### Record extracts
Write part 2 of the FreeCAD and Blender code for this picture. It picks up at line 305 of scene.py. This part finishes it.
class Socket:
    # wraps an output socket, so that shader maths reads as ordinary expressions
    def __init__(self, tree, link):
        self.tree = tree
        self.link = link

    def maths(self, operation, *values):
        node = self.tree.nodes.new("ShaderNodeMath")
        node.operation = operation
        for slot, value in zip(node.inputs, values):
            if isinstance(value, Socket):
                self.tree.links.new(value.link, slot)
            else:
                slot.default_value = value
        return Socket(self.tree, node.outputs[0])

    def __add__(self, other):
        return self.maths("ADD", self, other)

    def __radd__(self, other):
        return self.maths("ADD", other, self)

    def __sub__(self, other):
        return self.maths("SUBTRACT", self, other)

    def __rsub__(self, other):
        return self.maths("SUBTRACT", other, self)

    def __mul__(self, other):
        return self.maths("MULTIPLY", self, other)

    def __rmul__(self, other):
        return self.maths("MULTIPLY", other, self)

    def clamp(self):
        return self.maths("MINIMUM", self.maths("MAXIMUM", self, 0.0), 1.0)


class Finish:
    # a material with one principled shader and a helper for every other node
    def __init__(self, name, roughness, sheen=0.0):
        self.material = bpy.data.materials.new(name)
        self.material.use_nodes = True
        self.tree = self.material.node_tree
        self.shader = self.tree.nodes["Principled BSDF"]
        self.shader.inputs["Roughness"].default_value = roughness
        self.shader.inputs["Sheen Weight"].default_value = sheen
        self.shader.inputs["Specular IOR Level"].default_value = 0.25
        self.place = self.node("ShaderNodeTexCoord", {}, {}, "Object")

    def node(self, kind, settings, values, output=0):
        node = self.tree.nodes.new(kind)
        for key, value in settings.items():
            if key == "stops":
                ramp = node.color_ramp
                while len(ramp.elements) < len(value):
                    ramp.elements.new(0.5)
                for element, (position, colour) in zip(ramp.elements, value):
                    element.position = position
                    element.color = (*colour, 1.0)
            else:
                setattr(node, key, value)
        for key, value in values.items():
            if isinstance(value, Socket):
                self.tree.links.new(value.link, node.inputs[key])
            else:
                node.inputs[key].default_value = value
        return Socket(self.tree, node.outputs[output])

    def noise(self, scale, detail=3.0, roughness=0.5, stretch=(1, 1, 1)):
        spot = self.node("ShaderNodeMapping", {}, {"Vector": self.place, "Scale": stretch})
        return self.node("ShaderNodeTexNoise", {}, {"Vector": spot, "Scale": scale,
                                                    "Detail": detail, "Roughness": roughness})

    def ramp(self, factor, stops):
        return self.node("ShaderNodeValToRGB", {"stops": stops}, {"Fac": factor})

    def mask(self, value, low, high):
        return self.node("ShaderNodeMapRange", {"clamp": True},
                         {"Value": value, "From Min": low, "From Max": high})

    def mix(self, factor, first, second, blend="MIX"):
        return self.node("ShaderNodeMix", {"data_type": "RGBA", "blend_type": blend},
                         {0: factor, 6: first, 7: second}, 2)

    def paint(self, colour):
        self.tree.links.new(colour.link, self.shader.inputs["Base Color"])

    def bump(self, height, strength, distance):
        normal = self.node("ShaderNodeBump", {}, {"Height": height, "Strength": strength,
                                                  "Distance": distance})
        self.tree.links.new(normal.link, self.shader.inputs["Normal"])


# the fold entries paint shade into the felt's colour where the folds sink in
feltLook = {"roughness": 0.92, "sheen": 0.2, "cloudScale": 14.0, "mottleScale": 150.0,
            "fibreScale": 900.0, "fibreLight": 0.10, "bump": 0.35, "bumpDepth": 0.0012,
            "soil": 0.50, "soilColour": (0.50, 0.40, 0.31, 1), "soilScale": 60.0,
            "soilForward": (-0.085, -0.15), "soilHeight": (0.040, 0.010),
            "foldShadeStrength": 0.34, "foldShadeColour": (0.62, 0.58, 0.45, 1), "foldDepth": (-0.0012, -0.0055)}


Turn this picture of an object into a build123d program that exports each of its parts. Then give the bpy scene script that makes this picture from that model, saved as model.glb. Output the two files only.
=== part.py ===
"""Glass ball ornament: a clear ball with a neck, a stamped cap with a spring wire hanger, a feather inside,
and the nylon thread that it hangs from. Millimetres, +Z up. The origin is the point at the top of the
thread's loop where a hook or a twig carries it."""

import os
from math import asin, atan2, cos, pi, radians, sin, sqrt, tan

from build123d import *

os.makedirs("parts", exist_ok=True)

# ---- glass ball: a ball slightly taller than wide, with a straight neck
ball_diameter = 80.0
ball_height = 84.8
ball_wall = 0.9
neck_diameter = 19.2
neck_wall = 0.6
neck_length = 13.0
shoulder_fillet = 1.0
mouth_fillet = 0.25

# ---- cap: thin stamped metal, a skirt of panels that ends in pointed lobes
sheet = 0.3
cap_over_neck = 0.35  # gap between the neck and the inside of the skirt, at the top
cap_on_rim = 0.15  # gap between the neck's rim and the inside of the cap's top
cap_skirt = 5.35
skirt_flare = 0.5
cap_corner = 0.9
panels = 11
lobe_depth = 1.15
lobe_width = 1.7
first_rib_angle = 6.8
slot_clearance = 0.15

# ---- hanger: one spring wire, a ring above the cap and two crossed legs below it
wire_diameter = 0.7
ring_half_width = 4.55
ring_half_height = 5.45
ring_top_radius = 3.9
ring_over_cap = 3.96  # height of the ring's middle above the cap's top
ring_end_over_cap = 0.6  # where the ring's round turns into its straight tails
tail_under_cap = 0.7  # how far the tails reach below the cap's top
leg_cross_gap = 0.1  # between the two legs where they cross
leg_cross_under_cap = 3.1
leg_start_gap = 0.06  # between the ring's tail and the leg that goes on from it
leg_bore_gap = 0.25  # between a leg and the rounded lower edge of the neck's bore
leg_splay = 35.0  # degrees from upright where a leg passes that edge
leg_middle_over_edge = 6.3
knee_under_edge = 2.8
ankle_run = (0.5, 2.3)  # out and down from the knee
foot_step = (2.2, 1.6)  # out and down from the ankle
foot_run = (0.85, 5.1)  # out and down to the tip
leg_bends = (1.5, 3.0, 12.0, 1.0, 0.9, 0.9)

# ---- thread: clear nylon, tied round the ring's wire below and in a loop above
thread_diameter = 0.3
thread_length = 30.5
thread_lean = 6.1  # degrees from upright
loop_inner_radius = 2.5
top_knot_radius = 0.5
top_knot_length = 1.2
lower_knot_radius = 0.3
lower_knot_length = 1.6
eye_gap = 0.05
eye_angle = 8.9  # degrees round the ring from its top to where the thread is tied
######
[What is required]
Print the records above verbatim from their first line to the line containing "self.link = link", both included, and stop there.

[Output below]
Write part 2 of the FreeCAD and Blender code for this picture. It picks up at line 305 of scene.py. This part finishes it.
class Socket:
    # wraps an output socket, so that shader maths reads as ordinary expressions
    def __init__(self, tree, link):
        self.tree = tree
        self.link = link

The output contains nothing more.